EXPLAINER: How sweeping EU rules would curb tech companies
Online companies would have to ramp up efforts to keep harmful content off their platforms and take other steps to protect users under rules that European Union lawmakers are set to vote on Thursday.
The 27-nation bloc has gained a reputation as a trendsetter in the growing global push to rein in big tech companies as they face withering criticism over misinformation, hate speech and other harmful content on their platforms.
Here's a look at the proposed EU rules, known as the Digital Services Act, and why they would make an impact:
WHAT IS THE DIGITAL SERVICES ACT?
The legislation is part of a sweeping overhaul of the European Union's digital rules aimed at ensuring online companies, including tech giants like Google and Facebook parent Meta, protect users on their platforms and treat rivals fairly. It's an update of the EU's two-decade-old e-commerce directive.
"The Digital Services Act could now become the new gold standard for digital regulation, not just in Europe but around the world," the lead EU lawmaker on the bill, Christel Schaldemose, said during a debate Wednesday. "Big tech nations like the U.S. or China are watching closely to see what we're now going to agree."
The proposals are one-half of flagship digital regulations drafted by the bloc. EU lawmakers are also working on a separate proposal, the Digital Markets Act, which is aimed at reining in the power of the biggest online "gatekeepers." Both still face further negotiations with EU bodies before taking effect.
WHAT WILL IT COVER?
The Digital Services Act includes a raft of measures aimed at better protecting internet users and their "fundamental rights online." Tech companies will be held more responsible for content on their platforms, with requirements to beef up flagging and removal of illegal content like hate speech or dodgy goods and services sold online like counterfeit sneakers or unsafe toys.
But lawmakers have been battling about the details of such takedowns, including whether court orders would be required.
Online platforms will have to be more transparent about their algorithms that recommend the next video to watch, product to buy or news item at the top of people's social media feeds. So-called recommender systems have been criticized for leading people to more increasingly extreme or polarizing content.
Some amendments to the legislation proposed giving users the option of turning recommendations off or using third-party systems.

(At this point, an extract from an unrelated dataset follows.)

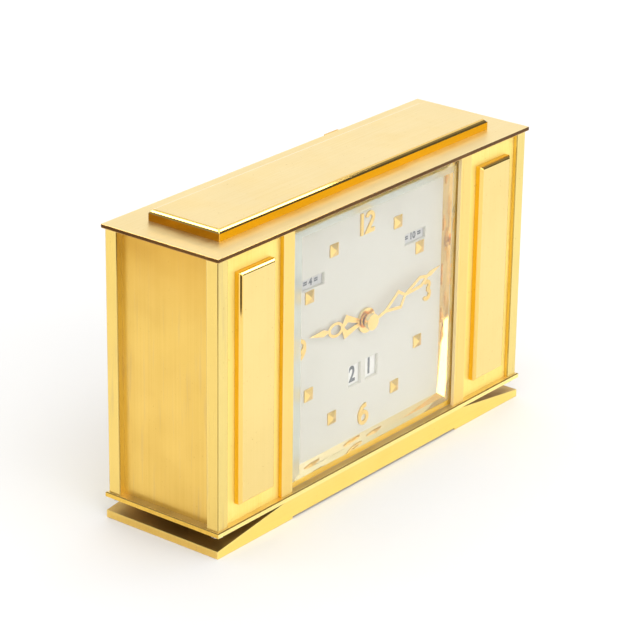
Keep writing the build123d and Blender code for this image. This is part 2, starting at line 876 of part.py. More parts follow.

There are also measures to ban platforms from using "dark patterns"—deceptive techniques to nudge users into doing things they didn't intend to—as well as requiring porn sites to register the identities of users uploading material.
ARE THERE ANY CONTROVERSIAL POINTS?
One of the legislation's biggest battles is over surveillance-based advertising, also known as targeted or behavioral advertising. Such ads would be banned for children, but digital and consumer rights groups say the proposals don't go far enough and have called for prohibiting them outright. That idea has faced fierce resistance from the digital ad industry dominated by Google and Meta.
Surveillance ads track online behavior, such as the websites visited or products bought online by a user, to serve them more digital ads based on those interests.
Groups such as Amnesty International say ad tracking undermines the rights that the legislation is supposed to protect, because it involves a massive invasion of privacy and indiscriminate data harvesting as part of a system that manipulates users and encourages ad fraud.
WHAT HAPPENS TO OFFENDERS?
The EU's single market commissioner, Thierry Breton, took to Twitter on Wednesday to portray the proposed rules as the start of a new era for tough online enforcement.
"It's time to put some order in the digital 'Wild West,'" he said. "A new sheriff is in town—and it goes by the name #DSA," he said, posting a mashup of video clips from a Clint Eastwood spaghetti Western film.
Under the Digital Services Act, violations could be punished with hefty fines of up to 6% of a company's annual revenue. Some amendments have pushed for raising that amount.